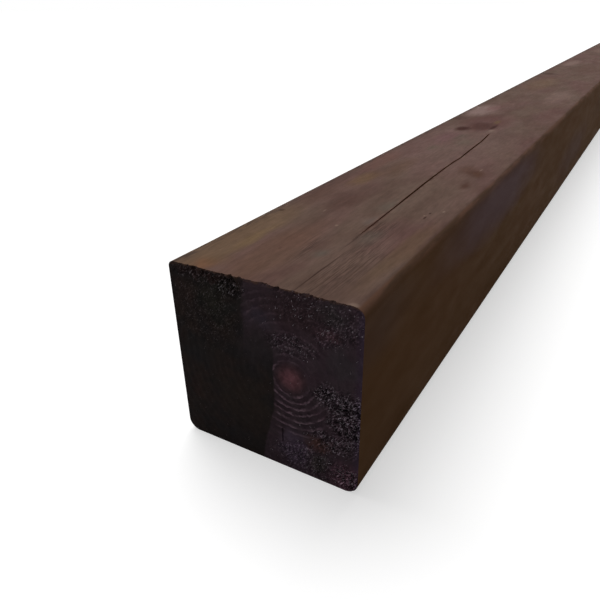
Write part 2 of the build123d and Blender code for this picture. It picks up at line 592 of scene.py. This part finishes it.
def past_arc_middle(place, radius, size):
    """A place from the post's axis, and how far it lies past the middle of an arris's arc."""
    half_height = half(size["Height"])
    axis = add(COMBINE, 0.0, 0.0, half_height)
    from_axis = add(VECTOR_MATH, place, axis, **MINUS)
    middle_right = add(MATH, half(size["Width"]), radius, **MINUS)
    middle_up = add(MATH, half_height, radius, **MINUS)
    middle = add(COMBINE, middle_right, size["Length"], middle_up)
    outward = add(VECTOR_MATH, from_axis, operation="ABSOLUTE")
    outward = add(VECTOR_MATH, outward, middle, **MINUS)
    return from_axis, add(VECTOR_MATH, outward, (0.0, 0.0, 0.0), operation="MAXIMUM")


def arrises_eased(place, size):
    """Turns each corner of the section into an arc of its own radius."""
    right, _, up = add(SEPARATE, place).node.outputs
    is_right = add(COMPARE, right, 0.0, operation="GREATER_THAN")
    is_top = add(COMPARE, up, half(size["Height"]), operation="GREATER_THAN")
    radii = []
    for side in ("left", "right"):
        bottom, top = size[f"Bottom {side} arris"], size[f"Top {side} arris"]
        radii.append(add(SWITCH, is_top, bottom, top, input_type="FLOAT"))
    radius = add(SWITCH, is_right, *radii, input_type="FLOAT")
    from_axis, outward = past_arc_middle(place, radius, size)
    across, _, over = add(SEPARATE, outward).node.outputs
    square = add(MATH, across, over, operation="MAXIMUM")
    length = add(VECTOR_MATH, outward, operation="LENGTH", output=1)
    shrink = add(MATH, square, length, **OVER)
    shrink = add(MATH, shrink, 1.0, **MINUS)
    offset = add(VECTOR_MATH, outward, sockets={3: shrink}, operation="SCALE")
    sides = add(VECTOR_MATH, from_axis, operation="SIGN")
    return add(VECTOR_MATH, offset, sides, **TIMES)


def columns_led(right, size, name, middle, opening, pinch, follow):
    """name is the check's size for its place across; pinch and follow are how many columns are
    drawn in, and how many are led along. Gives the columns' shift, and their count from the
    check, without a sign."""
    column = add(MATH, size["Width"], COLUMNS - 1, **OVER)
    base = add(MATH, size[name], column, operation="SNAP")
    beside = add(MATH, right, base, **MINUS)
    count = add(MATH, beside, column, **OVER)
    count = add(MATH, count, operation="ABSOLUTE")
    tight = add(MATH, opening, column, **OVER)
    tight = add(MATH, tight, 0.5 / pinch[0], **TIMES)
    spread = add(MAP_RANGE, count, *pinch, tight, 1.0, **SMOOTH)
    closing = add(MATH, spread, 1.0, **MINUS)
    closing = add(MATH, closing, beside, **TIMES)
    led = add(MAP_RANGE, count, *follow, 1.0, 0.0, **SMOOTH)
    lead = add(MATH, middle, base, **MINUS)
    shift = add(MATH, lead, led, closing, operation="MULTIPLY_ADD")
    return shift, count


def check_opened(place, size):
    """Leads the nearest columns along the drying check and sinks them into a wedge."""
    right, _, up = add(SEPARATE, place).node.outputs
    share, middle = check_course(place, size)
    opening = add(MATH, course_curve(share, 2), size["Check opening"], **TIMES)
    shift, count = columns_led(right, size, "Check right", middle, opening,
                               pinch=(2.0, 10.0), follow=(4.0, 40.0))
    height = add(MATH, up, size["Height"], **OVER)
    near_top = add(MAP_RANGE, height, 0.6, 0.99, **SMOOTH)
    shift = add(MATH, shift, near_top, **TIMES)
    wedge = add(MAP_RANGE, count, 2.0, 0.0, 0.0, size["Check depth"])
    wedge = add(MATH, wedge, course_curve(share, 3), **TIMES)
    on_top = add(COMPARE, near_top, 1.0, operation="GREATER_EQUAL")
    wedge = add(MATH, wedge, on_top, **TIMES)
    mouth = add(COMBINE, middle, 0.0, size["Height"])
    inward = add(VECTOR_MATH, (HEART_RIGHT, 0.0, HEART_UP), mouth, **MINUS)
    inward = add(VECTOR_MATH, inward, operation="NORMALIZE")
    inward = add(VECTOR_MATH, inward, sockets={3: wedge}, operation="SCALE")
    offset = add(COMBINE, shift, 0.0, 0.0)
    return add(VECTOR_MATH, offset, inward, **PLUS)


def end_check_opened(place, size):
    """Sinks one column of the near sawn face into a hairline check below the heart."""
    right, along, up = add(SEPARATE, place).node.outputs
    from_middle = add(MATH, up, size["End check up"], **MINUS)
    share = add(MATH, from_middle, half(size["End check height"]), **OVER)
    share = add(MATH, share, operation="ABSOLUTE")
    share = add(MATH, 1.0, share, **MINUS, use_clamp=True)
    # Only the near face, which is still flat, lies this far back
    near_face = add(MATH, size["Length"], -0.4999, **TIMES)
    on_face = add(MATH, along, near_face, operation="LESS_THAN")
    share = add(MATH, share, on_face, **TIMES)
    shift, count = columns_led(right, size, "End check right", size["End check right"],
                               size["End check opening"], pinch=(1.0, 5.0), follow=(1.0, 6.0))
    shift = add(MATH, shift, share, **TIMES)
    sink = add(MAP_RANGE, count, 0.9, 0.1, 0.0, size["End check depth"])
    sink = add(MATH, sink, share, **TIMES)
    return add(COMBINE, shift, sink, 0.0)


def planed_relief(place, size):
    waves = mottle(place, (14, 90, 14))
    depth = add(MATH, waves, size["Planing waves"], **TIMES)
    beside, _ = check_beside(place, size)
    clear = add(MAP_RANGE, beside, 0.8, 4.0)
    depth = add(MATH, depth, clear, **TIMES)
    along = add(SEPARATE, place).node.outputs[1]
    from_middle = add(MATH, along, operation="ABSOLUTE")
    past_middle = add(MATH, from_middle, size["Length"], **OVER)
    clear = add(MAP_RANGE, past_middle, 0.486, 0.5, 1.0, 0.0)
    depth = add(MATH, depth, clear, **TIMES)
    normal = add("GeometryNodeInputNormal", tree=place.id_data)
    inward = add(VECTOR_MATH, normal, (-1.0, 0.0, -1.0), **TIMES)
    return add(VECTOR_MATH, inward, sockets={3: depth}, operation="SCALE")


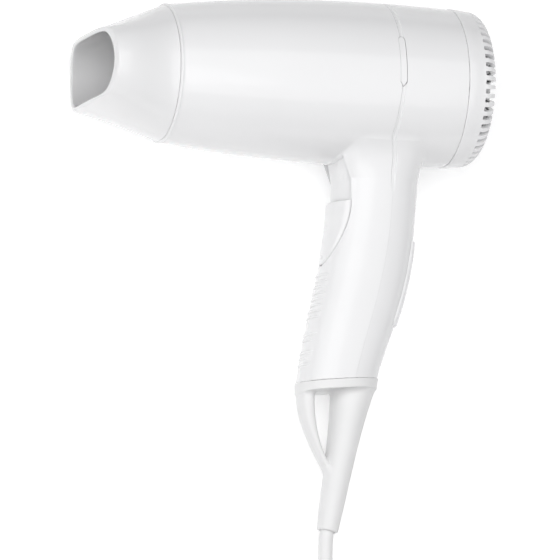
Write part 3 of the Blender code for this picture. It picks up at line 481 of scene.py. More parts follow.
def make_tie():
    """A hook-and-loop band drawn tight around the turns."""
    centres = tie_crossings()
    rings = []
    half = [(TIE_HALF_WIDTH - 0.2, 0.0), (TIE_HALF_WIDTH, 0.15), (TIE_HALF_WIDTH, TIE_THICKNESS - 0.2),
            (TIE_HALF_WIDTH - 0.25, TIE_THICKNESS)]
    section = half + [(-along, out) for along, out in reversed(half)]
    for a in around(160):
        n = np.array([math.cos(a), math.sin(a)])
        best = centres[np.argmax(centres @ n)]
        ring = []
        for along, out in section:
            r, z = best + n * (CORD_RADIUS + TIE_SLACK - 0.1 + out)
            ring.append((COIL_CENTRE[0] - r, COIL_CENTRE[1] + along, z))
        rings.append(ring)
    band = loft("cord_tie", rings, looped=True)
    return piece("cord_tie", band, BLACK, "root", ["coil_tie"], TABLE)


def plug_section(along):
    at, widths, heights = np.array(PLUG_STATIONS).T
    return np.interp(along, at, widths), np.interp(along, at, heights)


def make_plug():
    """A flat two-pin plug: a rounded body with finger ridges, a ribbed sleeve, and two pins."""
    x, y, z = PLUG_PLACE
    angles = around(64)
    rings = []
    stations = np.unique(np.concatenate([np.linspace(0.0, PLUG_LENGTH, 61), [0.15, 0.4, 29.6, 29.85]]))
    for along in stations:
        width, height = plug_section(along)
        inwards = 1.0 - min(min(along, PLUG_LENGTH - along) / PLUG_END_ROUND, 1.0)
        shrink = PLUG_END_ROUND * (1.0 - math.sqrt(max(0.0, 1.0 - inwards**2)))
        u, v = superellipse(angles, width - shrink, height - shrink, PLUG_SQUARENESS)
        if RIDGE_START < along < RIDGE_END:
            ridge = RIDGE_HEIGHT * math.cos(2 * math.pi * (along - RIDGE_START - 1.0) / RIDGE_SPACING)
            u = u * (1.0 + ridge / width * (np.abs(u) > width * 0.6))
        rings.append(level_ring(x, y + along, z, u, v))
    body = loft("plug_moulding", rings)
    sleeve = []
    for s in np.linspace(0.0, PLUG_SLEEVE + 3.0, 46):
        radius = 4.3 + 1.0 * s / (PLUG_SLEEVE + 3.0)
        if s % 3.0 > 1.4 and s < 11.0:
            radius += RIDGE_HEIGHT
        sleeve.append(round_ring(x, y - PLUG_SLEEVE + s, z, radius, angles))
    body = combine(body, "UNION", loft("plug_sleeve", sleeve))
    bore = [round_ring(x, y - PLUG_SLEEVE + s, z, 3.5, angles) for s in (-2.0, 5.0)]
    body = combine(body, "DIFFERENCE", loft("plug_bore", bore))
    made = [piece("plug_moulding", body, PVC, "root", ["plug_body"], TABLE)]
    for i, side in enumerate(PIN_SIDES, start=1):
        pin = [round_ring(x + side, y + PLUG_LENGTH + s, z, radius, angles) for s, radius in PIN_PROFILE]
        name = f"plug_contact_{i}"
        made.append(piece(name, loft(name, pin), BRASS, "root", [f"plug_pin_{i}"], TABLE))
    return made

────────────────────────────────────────

_EXERCISE_: Read through the lines above and collect those that contain the string "scene".

_EXERCISE ANSWER_:
Write part 2 of the build123d and Blender code for this picture. It picks up at line 592 of scene.py. This part finishes it.
Write part 3 of the Blender code for this picture. It picks up at line 481 of scene.py. More parts follow.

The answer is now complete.